Well, do you like her?
Yes.
Do you tell her?
No.
Why not?
I don’t want to ruin it. I’m content being friends.
But, why would she be talking to you so much if she doesn’t like you?
The question gnawed at me. There was also something else: it’d be hard for me to both date someone else and keep my friendship with her intact.
I couldn’t imagine a girlfriend being okay with me communicating with this other girl so much. _What if my girlfriend and my friend could be the same person? _Problem solved!
So, instead of saying nothing, I said something. I asked if she was interested in dating. I stated that it wouldn’t make any difference to our friendship either way, but that I didn’t want to wonder about it in 50 years.
She said no.
Then she grew distant.
I’d made plans to go visit her. She stopped replying to any of my messages a few weeks before the agreed upon a date.
So I made other plans. I traveled elsewhere that week. I resigned myself to the fact that I’d lost her, and I moved on.
A couple of months later, around Christmas, she contacted me. She told me she wouldn’t have time to talk that much this holiday because she was with family.
O…..kaaaay.
I made small talk. When I asked her what had happened to her, she told me she’d gotten busy with work.
I resolved not to contact her again.”
‘Why Is The World Like This?’
“He survived four years of boarding school as a barely closeted gay kid. The jerks were merciless to him. He came out after graduation, and I had never been more proud of anyone in my life.
Then one day in the summer after our sophomore year of college, my mom called. He’d fallen asleep at the wheel of his car, and just like that this brave friend was gone.
I can still remember my first thought on that call: ‘How can the world let that kind of perseverance go to waste?’
I miss him.”
A Lesson On Friendship
“I was a self-involved jerk and thought that shared negativity was what made a friendship. I also horribly criticized him once and I don’t think he ever recovered from that. At one point it seemed like we no longer got along, so I stopped talking to him.

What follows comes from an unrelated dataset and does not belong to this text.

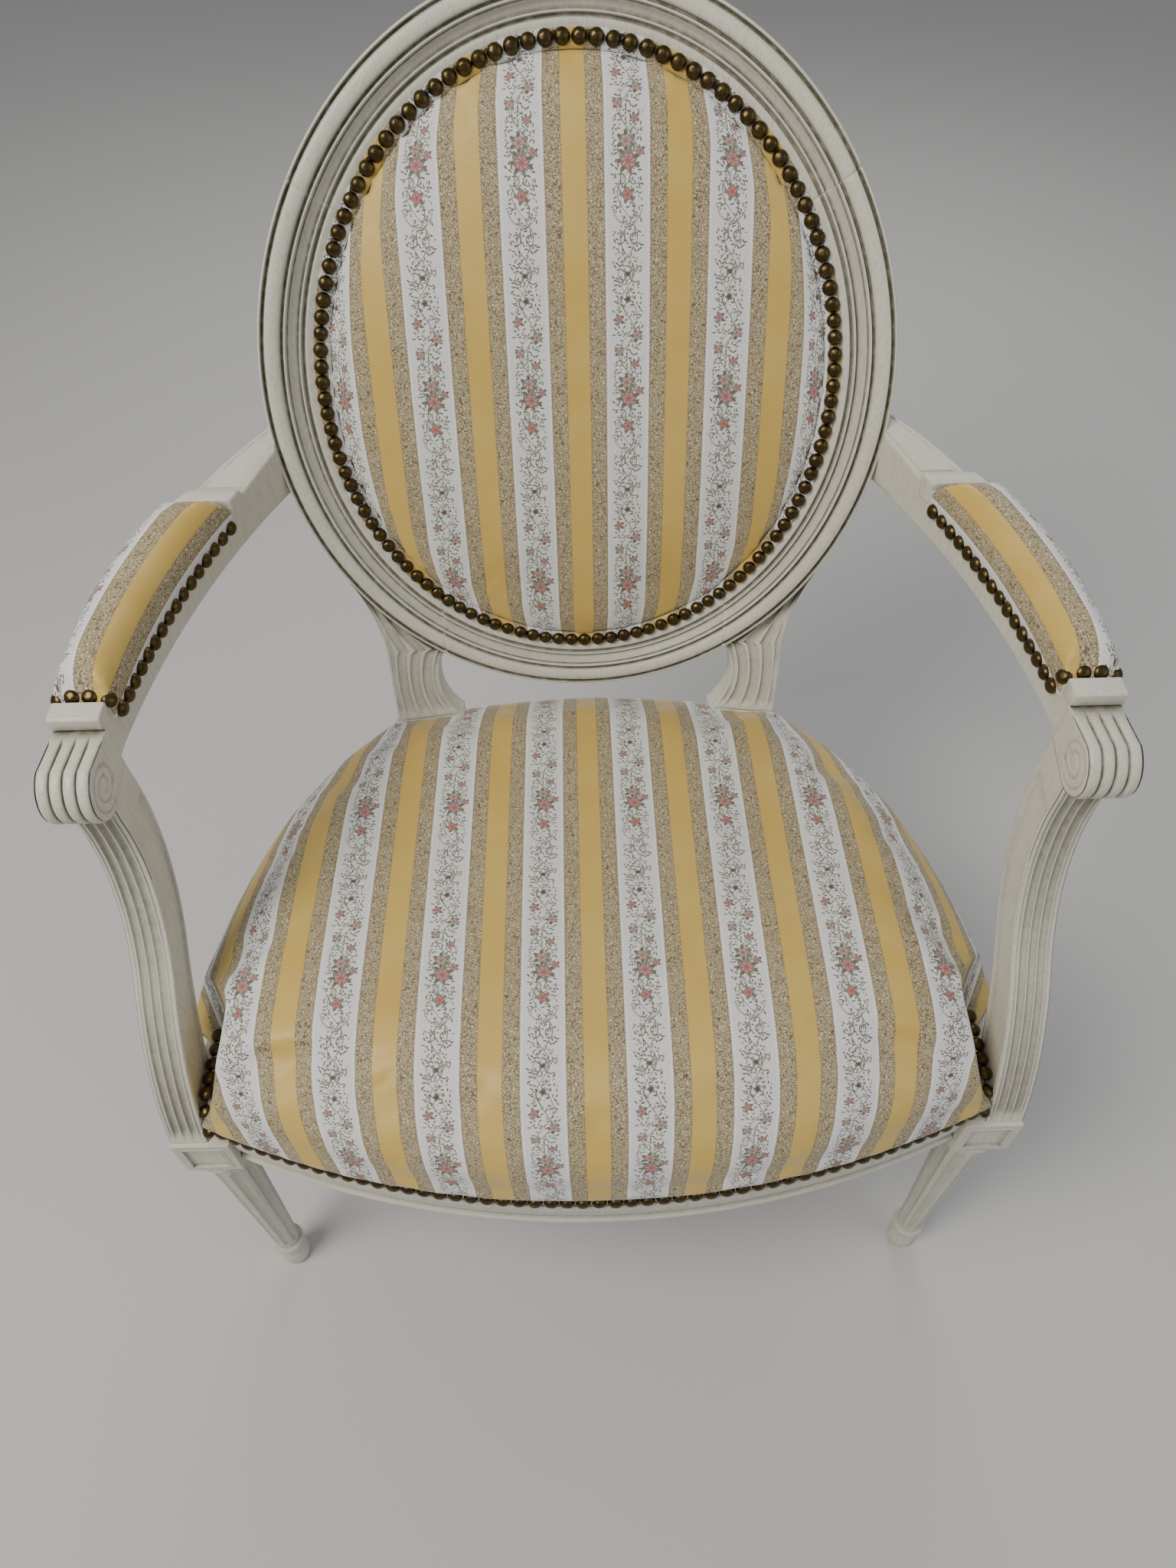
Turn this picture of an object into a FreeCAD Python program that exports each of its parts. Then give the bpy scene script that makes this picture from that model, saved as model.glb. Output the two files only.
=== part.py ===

He never bridged the gap and I think it was because he didn’t like hanging out with me anymore (there was a lot of mind reading and not much communication happening). It’s been over a decade since we last spoke, with really no closure other than I hope I’ve learned how to be a (better) friend.”
‘He Ate My Food’
“We were sitting in Kentucky Fried Chicken’s small outlet (we had no choice).
Both hungry after 8 hours of ‘jee-mains’engineering lectures which hammered our every last desire to live.
I ordered a regular sized paneer zinger burger and fries. He ordered some tender juicy chicken wings.
I brought in our orders.
The air-conditioner was too rough which made the urge to pee greater than the urge to hog in food.
But when I returned, half my fries were missing along with a huge bite of my burger. I felt a current of anguish and pain running through my spine. The only person I trusted, the only person who knew I’m vegetarian & would not even taste his stuff, betrayed me & was now devouring on his chicken, half immersed in that bucket!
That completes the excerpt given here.